### Set task:
Only the lines from the one containing "Break this object" down to the one containing "Describe how this", inclusive, are to be quoted exactly.

+++ Record excerpts

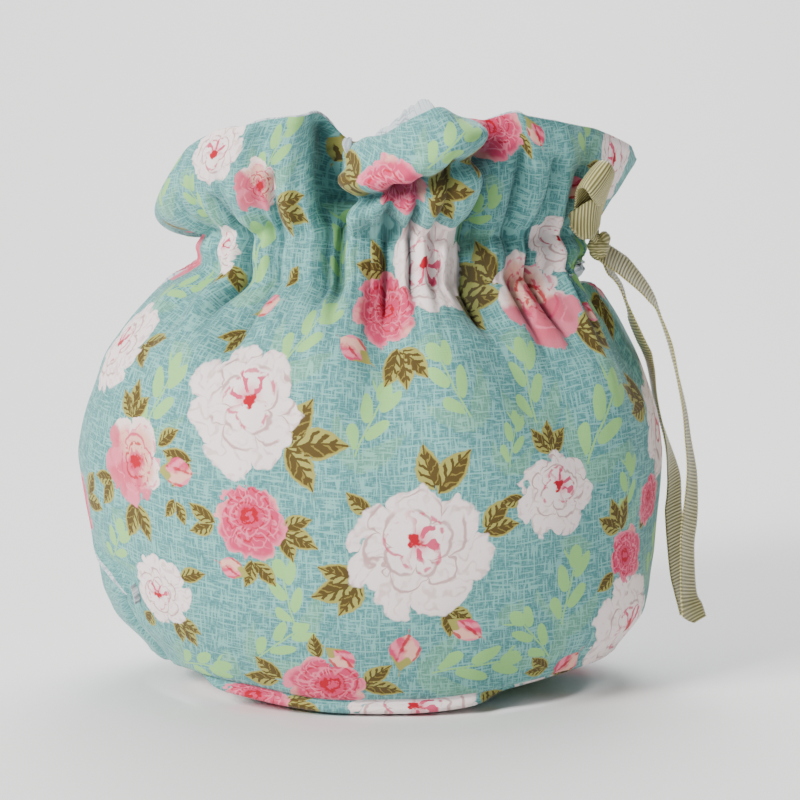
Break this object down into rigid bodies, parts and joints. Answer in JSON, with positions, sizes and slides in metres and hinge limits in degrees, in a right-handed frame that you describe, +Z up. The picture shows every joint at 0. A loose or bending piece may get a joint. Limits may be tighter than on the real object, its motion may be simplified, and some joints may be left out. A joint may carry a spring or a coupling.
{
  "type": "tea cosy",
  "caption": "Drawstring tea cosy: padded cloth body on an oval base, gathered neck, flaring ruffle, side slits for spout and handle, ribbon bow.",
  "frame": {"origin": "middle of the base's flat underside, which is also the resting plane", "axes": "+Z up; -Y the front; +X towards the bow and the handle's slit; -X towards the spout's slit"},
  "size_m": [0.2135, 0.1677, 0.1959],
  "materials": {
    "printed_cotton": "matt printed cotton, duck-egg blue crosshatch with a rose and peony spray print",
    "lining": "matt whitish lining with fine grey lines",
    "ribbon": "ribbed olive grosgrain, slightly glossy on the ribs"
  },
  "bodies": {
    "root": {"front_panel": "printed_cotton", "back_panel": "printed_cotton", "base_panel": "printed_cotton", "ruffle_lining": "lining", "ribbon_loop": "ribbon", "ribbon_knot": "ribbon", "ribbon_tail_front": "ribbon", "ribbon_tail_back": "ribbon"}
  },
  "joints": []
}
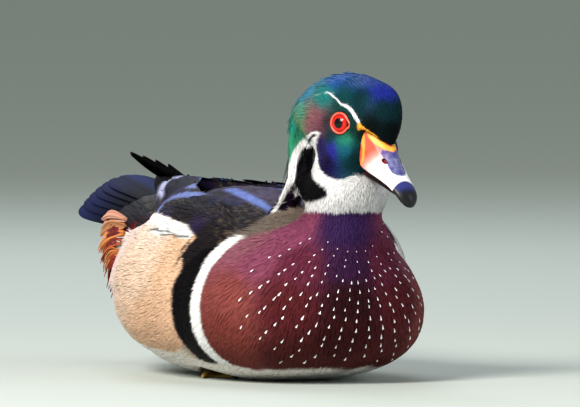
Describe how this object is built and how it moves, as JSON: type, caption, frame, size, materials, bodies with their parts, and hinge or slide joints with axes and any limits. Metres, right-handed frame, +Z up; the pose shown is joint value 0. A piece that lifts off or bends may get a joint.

++++++
+++ Record excerpts

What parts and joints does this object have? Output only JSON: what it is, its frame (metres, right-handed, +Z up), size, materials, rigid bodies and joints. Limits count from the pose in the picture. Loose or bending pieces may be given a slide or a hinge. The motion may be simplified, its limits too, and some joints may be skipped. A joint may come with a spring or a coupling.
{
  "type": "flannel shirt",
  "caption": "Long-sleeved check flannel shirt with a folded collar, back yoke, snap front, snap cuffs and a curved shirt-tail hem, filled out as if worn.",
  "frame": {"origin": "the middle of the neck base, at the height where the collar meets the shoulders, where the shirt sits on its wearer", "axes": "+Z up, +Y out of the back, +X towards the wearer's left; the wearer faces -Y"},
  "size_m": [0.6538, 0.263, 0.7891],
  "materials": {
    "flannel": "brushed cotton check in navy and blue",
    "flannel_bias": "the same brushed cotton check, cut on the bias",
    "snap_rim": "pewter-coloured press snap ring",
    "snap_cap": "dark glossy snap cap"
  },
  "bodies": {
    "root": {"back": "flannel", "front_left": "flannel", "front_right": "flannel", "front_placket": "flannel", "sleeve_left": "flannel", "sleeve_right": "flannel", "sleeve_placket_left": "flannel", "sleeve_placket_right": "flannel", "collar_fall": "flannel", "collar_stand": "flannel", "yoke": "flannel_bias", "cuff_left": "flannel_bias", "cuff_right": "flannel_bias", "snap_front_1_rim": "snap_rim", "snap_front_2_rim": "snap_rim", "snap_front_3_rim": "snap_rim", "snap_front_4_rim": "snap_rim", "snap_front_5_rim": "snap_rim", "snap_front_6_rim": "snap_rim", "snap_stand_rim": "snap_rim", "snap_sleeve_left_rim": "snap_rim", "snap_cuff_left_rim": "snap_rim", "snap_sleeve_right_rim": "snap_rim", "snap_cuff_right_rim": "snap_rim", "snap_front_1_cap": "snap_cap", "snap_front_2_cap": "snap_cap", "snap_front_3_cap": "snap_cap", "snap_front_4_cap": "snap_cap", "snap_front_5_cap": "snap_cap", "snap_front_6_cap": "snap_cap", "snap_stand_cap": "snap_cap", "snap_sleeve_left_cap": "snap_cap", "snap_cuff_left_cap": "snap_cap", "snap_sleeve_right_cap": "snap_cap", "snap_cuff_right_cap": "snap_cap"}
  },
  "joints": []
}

++++++

### Answer for the task:
Break this object down into rigid bodies, parts and joints. Answer in JSON, with positions, sizes and slides in metres and hinge limits in degrees, in a right-handed frame that you describe, +Z up. The picture shows every joint at 0. A loose or bending piece may get a joint. Limits may be tighter than on the real object, its motion may be simplified, and some joints may be left out. A joint may carry a spring or a coupling.
{
  "type": "tea cosy",
  "caption": "Drawstring tea cosy: padded cloth body on an oval base, gathered neck, flaring ruffle, side slits for spout and handle, ribbon bow.",
  "frame": {"origin": "middle of the base's flat underside, which is also the resting plane", "axes": "+Z up; -Y the front; +X towards the bow and the handle's slit; -X towards the spout's slit"},
  "size_m": [0.2135, 0.1677, 0.1959],
  "materials": {
    "printed_cotton": "matt printed cotton, duck-egg blue crosshatch with a rose and peony spray print",
    "lining": "matt whitish lining with fine grey lines",
    "ribbon": "ribbed olive grosgrain, slightly glossy on the ribs"
  },
  "bodies": {
    "root": {"front_panel": "printed_cotton", "back_panel": "printed_cotton", "base_panel": "printed_cotton", "ruffle_lining": "lining", "ribbon_loop": "ribbon", "ribbon_knot": "ribbon", "ribbon_tail_front": "ribbon", "ribbon_tail_back": "ribbon"}
  },
  "joints": []
}
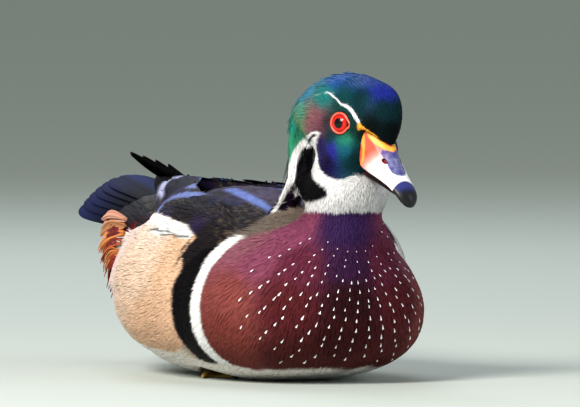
Describe how this object is built and how it moves, as JSON: type, caption, frame, size, materials, bodies with their parts, and hinge or slide joints with axes and any limits. Metres, right-handed frame, +Z up; the pose shown is joint value 0. A piece that lifts off or bends may get a joint.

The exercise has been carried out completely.